If you track user feedback in Linear, OmegaOS resolves the tickets end to end. Two commands.
/omg-linear-setup is a one-time wizard, run inside your own app. It installs an in-app feedback widget (it captures a screenshot, the page URL, the clicked element, and the browser console at report time), the Linear labels the pipeline keys off, and the API route that turns a widget report into a Linear issue. It detects your stack, auth provider, and UI library first, so it writes code that fits the project rather than a generic template.
/omg-linear does the work. It reads the open tickets, and for each one it fixes the code, captures before/after evidence, then runs the Quality Arsenal audits that fit the change. A ticket only advances if those audits hit 100/100. Then it posts a fix-verification comment on the ticket and moves it to a review state — In Review if your team has one, otherwise a neutral Omega Review it creates. It never marks a ticket Done; a human does that after checking. The v2 engine runs this through a Workflow: it triages the open tickets, fans the per-ticket fix-and-audit out in parallel, and verifies each resolution adversarially before commenting.
It's trigger-guarded. OmegaOS only touches Linear when you ask for it by name (/omg-linear, fix linear, a ticket id like KOM-7, or a linear.app link). The bare word "feedback" never sets it off, and it won't mention Linear unless you do.
omega_dir=~/.omega # the protocol ships to ~/.omega/skills/linear/
/omg-linear-setup # once per app — installs the widget + labels + route
/omg-linear # resolve open tickets: fix -> audit -> comment -> In Review
I'd rather you know these going in.
- Linux-first. Developed on a headless VPS. No Windows. macOS is untested but should mostly work, since it's just Rust and rmux.

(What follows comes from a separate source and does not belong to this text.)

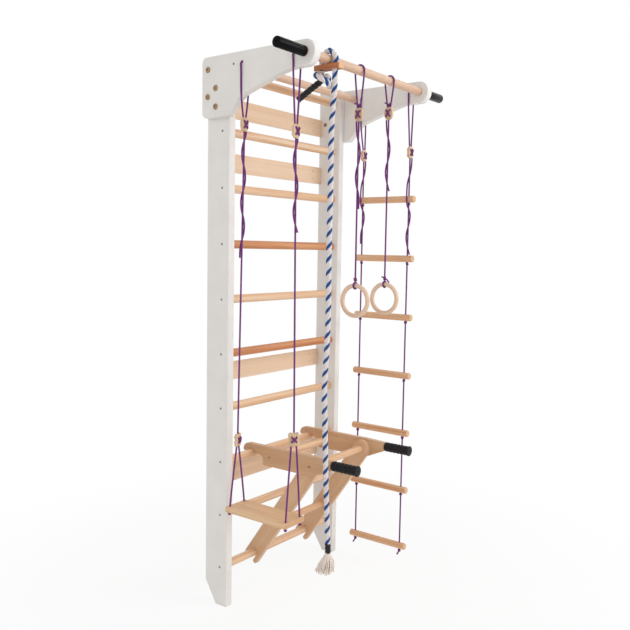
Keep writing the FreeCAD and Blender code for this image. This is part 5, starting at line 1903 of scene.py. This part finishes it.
@dataclass
class Studio:
    """The floor, the lamps, the world and the camera, whose angles are in degrees."""

    camera_place: tuple[float, float, float] = (-2.58098, -1.89505, 1.46343)
    camera_yaw: float = 37.036
    camera_pitch: float = -4.928
    camera_roll: float = 1.004
    lens: float = 43.63
    lens_shift: float = 0.0011
    floor_radius: float = 9.0
    floor_z: float = -0.0005
    shadow_radius: float = 2.2
    shadow_share: float = 0.86
    sky: float = 0.62
    lamp_colour: str = "#ffffff"

    def seen_directly(self, tree: bpy.types.NodeTree) -> bpy.types.NodeSocket:
        """Picks out the rays from the camera and those that metal or glass sends on.

        Args:
            tree: The node tree.

        Returns:
            A factor that is 1 for them and 0 for the others.
        """
        rays = add_node(tree, "LightPath")
        first = add_node(
            tree, "Math", {"operation": "ADD", "use_clamp": True},
            links={0: rays.outputs["Is Camera Ray"], 1: rays.outputs["Is Glossy Ray"]},
        )
        return add_node(
            tree, "Math", {"operation": "ADD", "use_clamp": True},
            links={0: first.outputs["Value"], 1: rays.outputs["Is Transmission Ray"]},
        ).outputs["Value"]

    def world(self) -> None:
        """Makes a white background, and soft light from all round."""
        world = bpy.data.worlds.new("studio")
        bpy.context.scene.world = world
        world.use_nodes = True
        tree = world.node_tree
        tree.nodes.clear()
        plain = linear("#ffffff")
        light = add_node(tree, "Background", values={"Color": plain, "Strength": self.sky})
        white = add_node(tree, "Background", values={"Color": plain, "Strength": 1.0})
        mixed = add_node(
            tree,
            "MixShader",
            links={
                0: self.seen_directly(tree),
                1: light.outputs["Background"],
                2: white.outputs["Background"],
            },
        )
        add_node(tree, "OutputWorld", links={"Surface": mixed.outputs["Shader"]})

    def floor(self) -> None:
        """Makes a pale matt floor that keeps the shadow near the wall bars and fades to white further out."""
        mesh = bpy.data.meshes.new("studio_floor")
        rim = []
        for step in range(96):
            angle = 2 * math.pi * step / 96
            across, ahead = self.floor_radius * math.cos(angle), self.floor_radius * math.sin(angle)
            rim.append((across, ahead, self.floor_z))
        mesh.from_pydata(rim, [], [tuple(range(96))])
        material = bpy.data.materials.new("pale_studio_floor")
        material.use_nodes = True
        tree = material.node_tree
        tree.nodes.clear()
        matt = add_node(tree, "BsdfDiffuse", values={"Color": linear("#f4f3f2")})
        white = add_node(tree, "Emission", values={"Color": linear("#ffffff"), "Strength": 1.0})
        place = add_node(tree, "TexCoord")
        away = add_node(tree, "VectorMath", {"operation": "LENGTH"}, links={0: place.outputs["Object"]})
        fade = add_node(
            tree, "MapRange", {"interpolation_type": "SMOOTHSTEP"},
            {"From Min": 0.5, "From Max": self.shadow_radius, "To Min": self.shadow_share, "To Max": 1.0},
            {"Value": away.outputs["Value"]},
        )
        factor = add_node(
            tree, "Math", {"operation": "MULTIPLY"},
            links={0: fade.outputs["Result"], 1: self.seen_directly(tree)},
        )
        mixed = add_node(
            tree, "MixShader",
            links={0: factor.outputs["Value"], 1: matt.outputs["BSDF"], 2: white.outputs["Emission"]},
        )
        add_node(tree, "OutputMaterial", links={"Surface": mixed.outputs["Shader"]})
        mesh.materials.append(material)
        floor = bpy.data.objects.new("studio_floor", mesh)
        bpy.context.scene.collection.objects.link(floor)

    def lamp(self, name: str, place: Vector, target: Vector, size: tuple[float, float], power: float) -> None:
        """Makes a soft lamp.

        Args:
            name: The lamp's name.
            place: Where it stands.
            target: What it points at.
            size: Its width and height.
            power: Its power in watts.
        """
        data = bpy.data.lights.new(name, "AREA")
        data.shape = "RECTANGLE"
        data.size, data.size_y = size
        data.energy = power
        data.color = linear(self.lamp_colour)[:3]
        lamp = bpy.data.objects.new(name, data)
        lamp.location = place
        lamp.rotation_euler = (target - place).to_track_quat("-Z", "Y").to_euler()
        bpy.context.scene.collection.objects.link(lamp)

    def lamps(self) -> None:
        """Places a broad key lamp on the right, a weak fill on the left and a strip that gleams on black."""
        middle = Vector((0.0, 0.0, 1.1))
        self.lamp("key", Vector((1.9, -4.6, 3.2)), middle, (3.0, 3.0), 120.0)
        self.lamp("fill", Vector((-4.6, -0.6, 2.2)), middle, (3.0, 3.0), 30.0)
        self.lamp("strip", Vector((2.5, -0.9, 4.6)), Vector((0.0, -0.2, 2.1)), (0.3, 2.4), 14.0)

    def camera(self) -> None:
        """Places the camera where the photograph was taken, with its angle of view."""
        angles = (self.camera_yaw, self.camera_pitch, self.camera_roll)
        yaw, pitch, roll = (math.radians(angle) for angle in angles)
        ahead = Vector((math.cos(yaw) * math.cos(pitch), math.sin(yaw) * math.cos(pitch), math.sin(pitch)))
        level = Vector((math.sin(yaw), -math.cos(yaw), 0.0))
        upward = level.cross(ahead)
        right = level * math.cos(roll) + upward * math.sin(roll)
        up = upward * math.cos(roll) - level * math.sin(roll)
        data = bpy.data.cameras.new("view")
        data.sensor_width = 36.0
        data.lens = self.lens
        data.shift_y = self.lens_shift
        view = bpy.data.objects.new("view", data)
        facing = Matrix((right, up, -ahead)).transposed().to_4x4()
        view.matrix_world = Matrix.Translation(self.camera_place) @ facing
        bpy.context.scene.collection.objects.link(view)
        bpy.context.scene.camera = view

    def build(self) -> None:
        """Sets up the studio."""
        bpy.context.scene.view_settings.view_transform = "Standard"
        self.world()
        self.floor()
        self.lamps()
        self.camera()


def main() -> None:
    """Builds the sub-assemblies in order."""
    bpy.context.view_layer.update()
    finishes = make_finishes()
    Studio().build()
    LadderFrame(finishes).build()
    ClimbingRope(finishes).build()
    RingSet(
        finishes, "left", x=-0.074, adjuster_z=1.990, tail_z=1.600, loop_length=0.347, cord_length=0.622,
        tail_length=0.349,
    ).build()
    RingSet(
        finishes, "right", x=0.145, adjuster_z=2.027, tail_z=1.668, loop_length=0.274, cord_length=0.659,
        tail_length=0.301, knot_ends=((-0.009, 0.010, 0.008), (0.012, -0.014, -0.014)),
    ).build()
    Swing(finishes).build()
    RopeLadder(finishes).build()
    DipStation(finishes).build()


if __name__ == "__main__":
    logging.basicConfig(level=logging.INFO, format="%(message)s")
    main()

- The TUI assumes a 256-color terminal. On a 16-color terminal it'll be ugly.
- The default agent runtime is Claude Code, so you need the
claudeCLI and an Anthropic account. Other agents (pi, codex, gemini, glm) install viaomega installand run, but they're less exercised. - Single machine. The rmux daemon is local. There's no multi-host orchestration.
- It's 0.1.0. I use it daily, but you'll find rough edges I haven't hit yet.
OmegaOS builds on a lot of other people's work:
The largest debt is rmux, the Rust terminal multiplexer everything here runs on.
The rest of the Rust stack:
- ratatui and crossterm — the TUI.
- tokio — the async runtime.
- clap and
clap_complete— the CLI and shell completions. - serde with
serde_json,serde_yaml, andtoml— config and state. - anyhow and thiserror — error handling.
chrono(timestamps),dirs(paths),fs2(the advisory file locks behind scope claims),regex,tempfile,tracingwithtracing-subscriber(logging), andreqwest(Telegram and PDF HTTP).
Claude Code by Anthropic is the agent runtime.
Dual licensed under either of MIT or Apache-2.0, at your option. Standard Rust convention. Pick whichever you prefer.